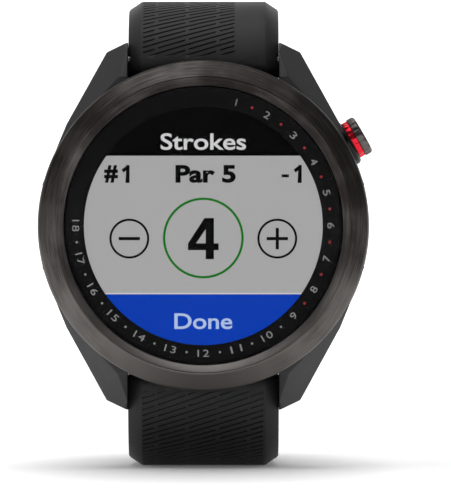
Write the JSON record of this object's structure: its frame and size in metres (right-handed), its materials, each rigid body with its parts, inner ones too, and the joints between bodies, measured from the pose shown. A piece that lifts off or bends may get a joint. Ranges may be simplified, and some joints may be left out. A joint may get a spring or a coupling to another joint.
{
  "type": "golf gps watch",
  "caption": "Round golf GPS wristwatch with a dark metal bezel, a hole-numbered ring around the display, a side button and a ribbed silicone strap closed on its buckle.",
  "frame": {"origin": "centre of the rear cover's outer face, on the dial axis", "axes": "+X to 3 o'clock, on the button's side, +Y from the dial out of the case back, +Z to 12 o'clock"},
  "size_m": [0.0441, 0.0618, 0.062],
  "materials": {
    "polymer": "fine matt moulded polymer",
    "gunmetal": "brushed dark gunmetal anodising",
    "seal_black": "matt seal rubber",
    "lens_glass": "clear polished glass",
    "print_black": "black print behind glass",
    "sensor_film": "smooth film",
    "display": "lit reflective display",
    "white_film": "white film",
    "flex": "amber polyimide",
    "frame_grey": "moulded polymer",
    "board": "solder mask",
    "chip": "moulded epoxy",
    "ceramic": "fired ceramic",
    "cell": "foil pouch",
    "steel": "turned stainless steel",
    "spring_steel": "drawn spring wire",
    "screw_steel": "satin stainless steel",
    "seal_red": "matt seal rubber",
    "gold": "gold plated",
    "red_anodised": "satin red anodising",
    "silicone": "matt silicone",
    "buckle_steel": "brushed dark coating"
  },
  "bodies": {
    "case": {"case_body": "polymer", "bezel_ring": "gunmetal", "bezel_gasket": "seal_black", "lens": "lens_glass", "lens_seal": "seal_black", "dial_ring": "print_black", "touch_sensor": "sensor_film", "display_panel": "display", "backlight_plate": "white_film", "display_flex": "flex", "inner_frame": "frame_grey", "main_board": "board", "board_chips": "chip", "gps_antenna": "ceramic", "battery": "cell", "battery_pad": "white_film", "vibration_motor": "steel", "tactile_switch": "steel", "rear_cover": "polymer", "cover_gasket": "seal_red", "cover_screws": "screw_steel", "contact_block": "frame_grey", "charge_contacts": "gold", "button_guard": "polymer", "button_bushing": "steel"},
    "button": {"button_cap": "gunmetal", "button_ring": "red_anodised", "button_stem": "steel", "button_seals": "seal_black", "button_clip": "steel", "button_spring": "spring_steel"},
    "upper_root": {"upper_strap": "silicone", "upper_bar_tube": "steel", "upper_bar_tip": "steel", "upper_bar_spring": "spring_steel"},
    "upper_end": {"upper_strap_end": "silicone", "fixed_keeper": "silicone"},
    "lower_root": {"lower_strap": "silicone", "lower_bar_tube": "steel", "lower_bar_tip": "steel", "lower_bar_spring": "spring_steel"},
    "lower_end": {"lower_strap_tail": "silicone"},
    "keeper": {"free_keeper": "silicone"},
    "buckle": {"buckle_frame": "buckle_steel", "buckle_bar": "buckle_steel"},
    "tongue": {"buckle_tongue": "buckle_steel"},
    "upper_release": {"upper_release_pin": "steel"},
    "lower_release": {"lower_release_pin": "steel"}
  },
  "joints": [
    {"name": "upper_strap_swing", "type": "hinge", "parent": "case", "child": "upper_root", "pos_m": [0, -0.0026, 0.022], "axis": [1, 0, 0], "range_deg": [-12, 12], "stiffness_Nm_per_rad": 0.25},
    {"name": "upper_end_fold", "type": "hinge", "parent": "upper_root", "child": "upper_end", "pos_m": [0, 0.04275, 0.02], "axis": [1, 0, 0], "range_deg": [-12, 12], "stiffness_Nm_per_rad": 0.1},
    {"name": "lower_strap_swing", "type": "hinge", "parent": "case", "child": "lower_root", "pos_m": [0, -0.0026, -0.022], "axis": [1, 0, 0], "range_deg": [-12, 12], "stiffness_Nm_per_rad": 0.25},
    {"name": "lower_end_fold", "type": "hinge", "parent": "lower_root", "child": "lower_end", "pos_m": [0, 0.04275, -0.024], "axis": [1, 0, 0], "range_deg": [-12, 12], "stiffness_Nm_per_rad": 0.1},
    {"name": "button_press", "type": "slide", "parent": "case", "child": "button", "axis": [-0.866, 0, -0.5], "range_m": [0, 0.0004], "stiffness_N_per_m": 2500, "springref_m": -0.0004, "deforming": ["button_spring"]},
    {"name": "keeper_slide", "type": "slide", "parent": "upper_end", "child": "keeper", "axis": [0, 0, 1], "range_m": [-0.004, 0.0025]},
    {"name": "buckle_swing", "type": "hinge", "parent": "upper_end", "child": "buckle", "pos_m": [0, 0.04335, -0.004], "axis": [1, 0, 0], "range_deg": [0, 4]},
    {"name": "tongue_swing", "type": "hinge", "parent": "buckle", "child": "tongue", "pos_m": [0, 0.04335, -0.004], "axis": [1, 0, 0], "range_deg": [0, 3]},
    {"name": "upper_release_slide", "type": "slide", "parent": "upper_root", "child": "upper_release", "axis": [-1, 0, 0], "range_m": [0, 0.0013], "stiffness_N_per_m": 600, "springref_m": -0.0012, "deforming": ["upper_bar_spring"]},
    {"name": "lower_release_slide", "type": "slide", "parent": "lower_root", "child": "lower_release", "axis": [-1, 0, 0], "range_m": [0, 0.0013], "stiffness_N_per_m": 600, "springref_m": -0.0012, "deforming": ["lower_bar_spring"]}
  ],
  "couplings": [
    {"joint": "upper_end_fold", "follows": "upper_strap_swing", "ratio": -1},
    {"joint": "lower_strap_swing", "follows": "upper_strap_swing", "ratio": 1},
    {"joint": "lower_end_fold", "follows": "upper_strap_swing", "ratio": -1}
  ]
}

> [INSTRUCTIONS FOR THE TASK] How many of the lines above include the word "bodies"? Respond with the number alone.

> [WRITTEN SOLUTION] 2